Let \[(X, Y) \sim \mathcal{N}\left[\begin{pmatrix}50\\ 100\end{pmatrix},\begin{pmatrix}10 & 5 \\ 5 & 10 \end{pmatrix}\right].\] Recall from (9.2) that \(E(Y_i\vert X_i) = 75 + 0.5 X_i\) in this case. Further Assume that \(\overset{\sim}{X_i} = X_i + w_i\) with \(w_i \overset{i.i.d}{\sim} \mathcal{N}(0,10)\).

As mentioned in Exercise 1, Chapter 9.2 discusses the consequences of the measurement error for the OLS estimator of \(\beta_1\) in this setting based on a *single* sample and and thus just one estimate. Strictly speaking, the conclusion made could be wrong because the oberseved bias may be due to random variation. A Monto Carlo simulation is more appropriate here.

**Instructions:**

Show that \(\beta_1\) is estimated with a bias using a simulation study.

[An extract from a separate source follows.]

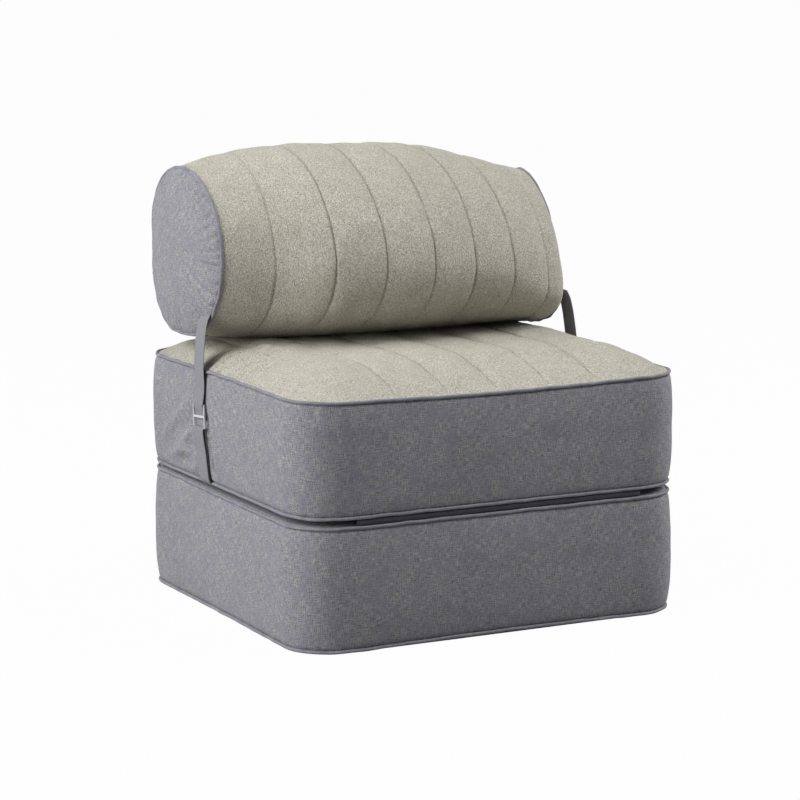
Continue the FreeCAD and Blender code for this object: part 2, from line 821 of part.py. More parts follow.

Make sure to use the definitions suggested in the skeleton code in `script.R` to complete the following tasks:

Generate 1000 estimates of \(\beta_1\) in the simple regression model \[Y_i = \beta_0 + \beta_1 X_i + u_i.\] Use

`rmvnorm()`to generate samples of 100 random observations from the bivariate normal distribution stated above.Save the estimates in

`beta_hats`.Compute the sample mean of the estimates.